What on earth were these people thinking?
Gordon Burger is among the first wave of option ARM casualties. The 42-year-old police officer from a suburb of Sacramento, Calif., is stuck in a new mortgage that's making him poorer by the month. Burger, a solid earner with clean credit, has bought and sold several houses in the past. In February he got a flyer from a broker advertising an interest rate of 2.2%. It was an unbeatable opportunity, he thought. If he refinanced the mortgage on his $500,000 home into an option ARM, he could save $14,000 in interest payments over three years. Burger quickly pulled the trigger, switching out of his 5.1% fixed-rate loan. "The payment schedule looked like what we talked about, so I just started signing away," says Burger. He didn't read the fine print.
After two months Burger noticed that the minimum payment of $1,697 was actually adding $1,000 to his balance every month. "I'm not making any ground on this house; it's a loss every month," he says. He says he was told by his lender, Minneapolis-based Homecoming Financial, a unit of Residential Capital, the nation's fifth-largest mortgage shop, that he'd have to pay more than $10,000 in prepayment penalties to refinance out of the loan. If he's unhappy, he should take it up with his broker, the bank said. "They know they're selling crap, and they're doing it in a way that's very deceiving," he says. "Unfortunately, I got sucked into it."
There's no way to camouflage what Harold, a former computer technician who asked BusinessWeek not to publish his last name, is about to face. He's disabled and has one source of income: the $1,600 per month he receives in Social Security disability payments. In September, 2005, Harold refinanced out of a fixed-rate mortgage and into an option ARM for his $150,000 home in Chicago. The minimum monthly payment for the first year is $899, which he can afford. The interest-only payment is $1,329, which he can't. The fully amortized payment is $1,454, which his lender, Washington Mutual (WM ), gets to count on its books.
Jennifer and Eric Hinz of Somerset, Wis., are feeling the squeeze. They refinanced out of a 5.25% fixed-rate, 30-year loan in June, 2005, and into an option ARM with a 1% teaser rate from Indymac Bank. The $1,483 payment for their original mortgage dropped to as low as $747 with the new option ARM. They say they had no idea when they signed up, however, that the low payment adds $600 in deferred interest to their balance every month. Worse, they thought the 1% would last three years, but they're already paying 7.68%. "What reasonable human being would ever knowingly give up a 5.25% fixed-rate for what we're getting now?" says Eric, 36, who works in commercial construction. Refinancing is out because they can't afford the $15,000 or so in fees. "I'm paying more, and the interest is just going up and up and up," says Jennifer, 34, a stay-at-home mom. "I feel like we got totally screwed."

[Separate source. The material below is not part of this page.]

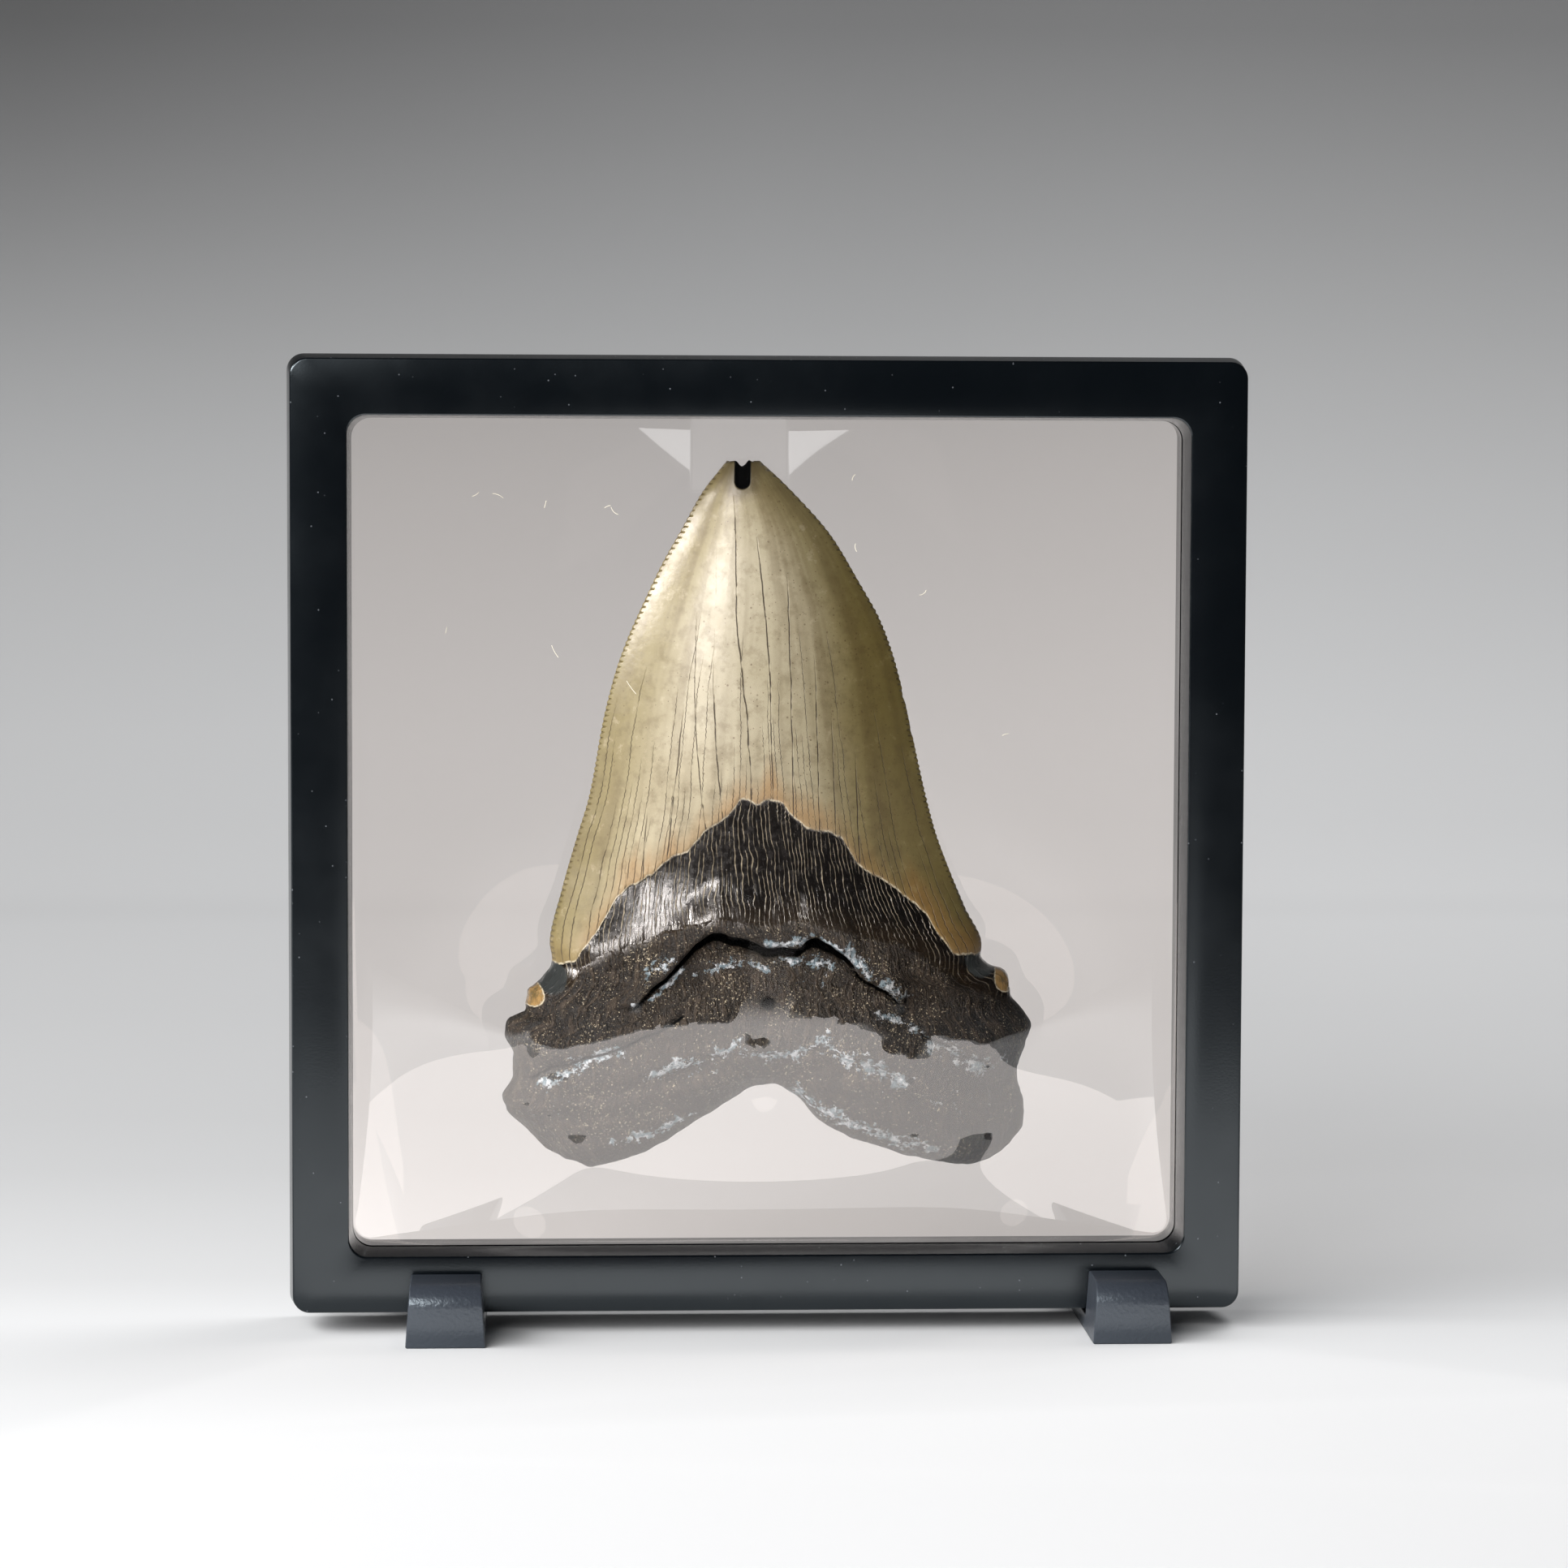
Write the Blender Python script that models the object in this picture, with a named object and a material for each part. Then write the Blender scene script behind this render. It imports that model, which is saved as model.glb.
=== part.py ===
"""Megalodon tooth held between two clear films in a square black frame on two slide-on feet.

The frame faces -Y, +Z is up and the feet stand on Z = 0. The origin is the middle of the
object's footprint. Sizes below are in millimetres and MM turns them into metres.
"""
import math

import bpy
import numpy as np

MM = 0.001
GAP = 0.3                 # clearance kept between pieces that touch

# Frame: two mouldings that meet face to face at Y = 0
FRAME_WIDTH = 180.0       # outside, at the parting plane
FRAME_DEPTH = 20.0        # both halves together
FACE_WIDTH = 178.0        # outside, at the front and back faces
WINDOW_FACE = 157.0       # clear opening at the faces
WINDOW_WAIST = 156.2      # clear opening at the parting plane
OUTER_RADIUS = 3.2
WINDOW_RADIUS = 3.7
EDGE_ROUND = 0.45
CORNER_STEPS = 5

# Films: clamped in a rebate at the parting plane
FILM_THICKNESS = 0.3
FILM_FLANGE = 2.4         # how far the film reaches under the frame
FILM_CORNER_CUT = 0.9
REBATE_RADIUS = 3.0
FILM_CELLS = 21
FILM_SAG = 0.85           # spare height that keeps the flat facets off the tooth
RELAX_STEP = 2.6
RELAX_ROUNDS = 900

# Feet
FOOT_PLACES = {"foot_left": -60.3, "foot_right": 67.1}
FOOT_DEPTH = 49.0
FOOT_HEIGHT = 11.4
FOOT_FLOOR = 2.8          # thickness under the frame
FOOT_WIDTH = 14.8
FOOT_TOP_WIDTH = 13.2
FOOT_ROUND = 4.2
FOOT_ARC_STEPS = 6

# Tooth: heights are above the lowest point of the root lobes
TOOTH_BASE = 30.1         # lobes above the table
TOOTH_COLUMNS = 26
NOTCH_DEPTH = 0.9         # dip in the worn tip

# (height, half-outline X) from the root corner to the tip, left then right
LEFT_EDGE = [
    (3.7, -41.7), (8.2, -46.1), (10.9, -49.2), (13.3, -49.8), (17.4, -47.8), (21.5, -47.8),
    (25.9, -49.8), (28.2, -49.4), (29.9, -46.1), (31.0, -45.7), (33.8, -45.2), (34.6, -44.0),
    (39.0, -40.6), (42.6, -41.0), (52.7, -38.7), (62.2, -36.0), (69.6, -33.8), (86.4, -30.6),
    (98.5, -27.0), (106.9, -23.3), (114.0, -19.9), (120.4, -16.3), (127.4, -12.4), (133.3, -7.8),
]
RIGHT_EDGE = [
    (4.1, 46.2), (8.1, 48.8), (12.3, 48.9), (17.0, 47.8), (22.5, 48.8), (27.3, 50.1),
    (29.2, 49.4), (32.1, 46.9), (35.6, 46.3), (37.4, 45.3), (38.3, 42.4), (40.2, 40.6),
    (42.3, 40.8), (49.2, 37.7), (62.8, 32.3), (81.1, 27.7), (95.9, 24.2), (103.3, 21.5),
    (111.0, 17.1), (119.4, 12.0), (129.1, 3.2), (133.4, -1.5),
]
# (X, height) of the root's arched lower outline
BOTTOM_EDGE = [
    (-41.7, 3.7), (-36.3, 0.8), (-33.0, 0.0), (-24.5, 2.0), (-12.3, 9.1), (-5.5, 13.5),
    (-2.1, 15.2), (1.2, 15.5), (4.6, 14.1), (11.4, 7.6), (18.3, 4.5), (31.9, 0.7),
    (37.3, 0.0), (42.1, 1.3), (46.2, 4.1),
]
# (height, depth ahead of the edge plane) down the middle of the rounded front face
FRONT_SPINE = [
    (0.0, 7.6), (10.0, 8.8), (17.0, 10.0), (24.0, 11.9), (30.0, 12.3), (36.0, 11.4),
    (42.0, 11.0), (48.0, 11.9), (56.0, 11.5), (70.0, 10.9), (88.0, 9.3), (106.0, 7.0),
    (122.0, 4.2), (131.0, 2.2), (134.0, 1.3),
]
BACK_SPINE = [
    (0.0, 7.2), (12.0, 9.4), (24.0, 10.8), (36.0, 10.4), (42.0, 8.6), (48.0, 9.0),
    (60.0, 8.0), (90.0, 5.4), (118.0, 2.6), (134.0, 1.0),
]
# (X, height) of the long crack and overhang below the dark neck band
CRACK_LINE = [
    (-26.1, 31.8), (-20.8, 35.8), (-15.6, 41.1), (-11.5, 43.8), (-6.8, 44.4), (-0.9, 42.4),
    (3.8, 41.9), (9.1, 43.4), (13.8, 41.0), (16.6, 37.7), (20.5, 35.7), (23.9, 33.7), (25.3, 30.2),
]
CRACK_DEPTH = 1.6
CRACK_WIDTH = 1.7
LEDGE_HEIGHT = 1.3        # how far the band stands over the root below the crack
LEDGE_FADE = 7.0
FORAMEN = (-0.2, 32.1)
FORAMEN_RADIUS = 2.2
FORAMEN_DEPTH = 1.5
TIP_POCKET = (-4.9, 128.2)     # X and lowest height of the pocket in front of the tip
TIP_POCKET_HALF_WIDTH = 1.3
TIP_POCKET_DEPTH = 1.9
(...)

What kind of moron refinances out of a fixed-rate loan of around five percent to take a low teaser rate offered by some company that bought their name off a mailing list?
I get these all the time -- letters from Joe's Mortgage offering a 1.99% rate. "Reduce your mortgage payment!" they scream. With our third refinancing since buying our house in 1996, we lowered our rate from the 8.5% fixed rate 30-year mortgage we started out with to a 15-year fixed rate 4.75% mortgage in 2004.
Some might say it's easy for people like me, sitting in houses we bought at the bottom of the market, to talk. But we lived through the housing boom of the 1980's, living in rental apartments because prices were just too high for what we could afford and we weren't willing to be "house poor" and take that risk. So we waited till we had a down payment (though we still paid PMI till appreciation brought our equity up), and we kept an eye on mortgage rates, refinancing to other FIXED RATE instruments when it was appropriate.
Don't these people ever wonder why that 1.99% rate exists? Don't they realize it's to suck them in? Haven't they learned from credit card teaser rates what happens? You rack up a ton of debt at the teaser rate, then have to pay off the balance at the higher post-teaser rate. Of course, these are probably the same people who just transfer their balances from one teaser rate to another, never paying off their debts.
I'm not defending the mortgage industry. Predatory lending practices are a very real problem. But ultimately, the law of the marketplace is still caveat emptor. Mr. Brilliant and I are sitting where we are because we did our homework. We resisted the siren song of overpriced houses in the 1980's. We bought when the time was right for us, when we could afford it. We learned what drives mortgage rates, paid our bills on time, so that in 2004, our existing mortgage company was willing to refinance us down a point simply by writing a $350 check, filling out some paperwork and having it notarized.
If Americans can't afford to own homes today because American jobs offer insufficient pay and insufficient security, then THAT'S the problem to confront. Hiding from financial adversity and declining future prospects by taking out mortgages based on illusion is just plain dumb.